Though she still couldn’t clearly see the expression on St. Vincent’s face, she heard the gravely apologetic note in his voice. “I had no choice in the manner of your delivery, darling, or I would have made certain that you had been treated more gently. All I was told was that if I wanted you, I should come to collect you without delay, else you would be disposed of in some other manner. Knowing the countess, I wouldn’t have been surprised if she had elected to drown you like a cat in a sack.”

“Countess,” Lillian repeated faintly, still finding it difficult to maneuver her thick, swollen tongue. Saliva kept flooding her mouth, an aftereffect of the ether. “West-cliff …tell him…” Oh, how she wanted Marcus. She wanted his deep voice and loving hands, and the hard warmth of his body against hers. But Marcus didn’t know where she was, or what had happened to her.

“You’ve met with a change of fate, my pet,” St. Vincent said softly, stroking her hair again. It seemed that he could read her thoughts. “There’s no point in asking for Westcliff …you’re out of his reach now.”

Lillian floundered and strained to sit up, but all she succeeded in was nearly rolling onto the floor of the carriage.

“Easy,” St. Vincent murmured, holding her in place with only the lightest pressure on her shoulders. “You’re not ready to sit on your own yet. No, don’t. You’ll make yourself ill.”

Though she despised herself for it, Lillian couldn’t prevent a whimper of distress as she collapsed back into his lap, her head falling weakly against his thigh. “What are you doing?” she managed to ask, panting for breath and striving to keep down her gorge. “Where are we going?”

“To Gretna Green. We’re going to marry, sweet.”
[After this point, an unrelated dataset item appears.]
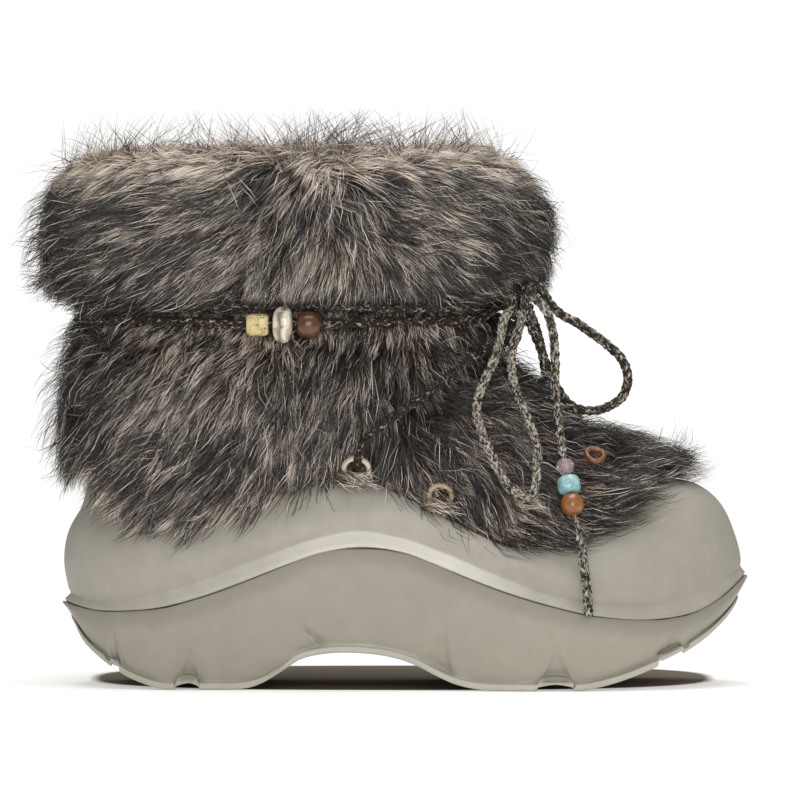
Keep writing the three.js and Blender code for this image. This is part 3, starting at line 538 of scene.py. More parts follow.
# %% [markdown]
# Three beads sit on the wrap, and their bores follow it. Three more are threaded on the near end and one on
# the far end, where the cord runs down at a slope.

# %% Beads in their places
slope, fall = (0.17, -0.41, -0.9), (0.12, 0.4, -0.9)
for node, slot, material, x, sizes in (
        ("bead_square", "bead_yellow", YELLOW_STONE, -59.6, dict(wide=9.0, tall=9.2, long=9.2, corners=3.6, belly=4.2)),
        ("bead_oval", "bead_striped", STRIPED_GLAZE, -50.0, dict(wide=9.6, tall=15.4, long=8.4, belly=2.2)),
        ("bead_wood_wrap", "bead_dark_wood", DARK_WOOD, -40.3, dict(wide=11.2, tall=11.2, long=9.8, belly=2.0))):
    turn = math.degrees(math.acos(2 * (x - WAIST["back"]) / (WAIST["front"] - WAIST["back"]) - 1))
    around = wrap_line(np.array([-turn - 361, -turn - 360, -turn - 359], float))
    bead(node + "_polished", node, slot, material, frame_mm(around[1]), around[2] - around[0], bore=2.6, **sizes)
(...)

It was difficult to think past the nausea and the instant panic. “I won’t cooperate,” Lillian finally whispered, swallowing and swallowing.

“I’m afraid you will,” he replied evenly. “I know of several methods to solicit your participation, though I would prefer not to cause you unnecessary pain. And after the ceremony, an expedient consummation will make the union permanent.”

“Westcliff won’t accept it,” she croaked. “No matter what you do. He’ll…he’ll take me away from you.”

St. Vincent’s voice was soft. “He will have no legal right to you by then, sweet. And I’ve known him far longer than you have, which is why I know that he won’t want you after I’ve taken you.”

“Not if it’s rape,” Lillian choked, flinching as she felt the easy slide of his palm over her shoulder. “He wouldn’t blame me.”

“It won’t be rape,” St. Vincent said gently. “If I know one thing, darling, it’s how to…well, I won’t boast. But rather than quibble over technicalities, I can assure you that although Westcliff won’t blame you, neither will he chance the possibility of his wife giving birth to another man’s bastard. Nor would he be able to accept a woman who has been defiled. He will—with reluctance, of course—inform you that it would probably be best for all parties concerned to leave things as they are. And then he’ll go on to marry the proper English girl that he should have chosen in the first place. Whereas you”—his finger traced the curve of her trembling cheek— “will do just fine for me. I daresay your family will reconcile themselves to me fairly soon. They’re the sort to make a virtue of necessity.”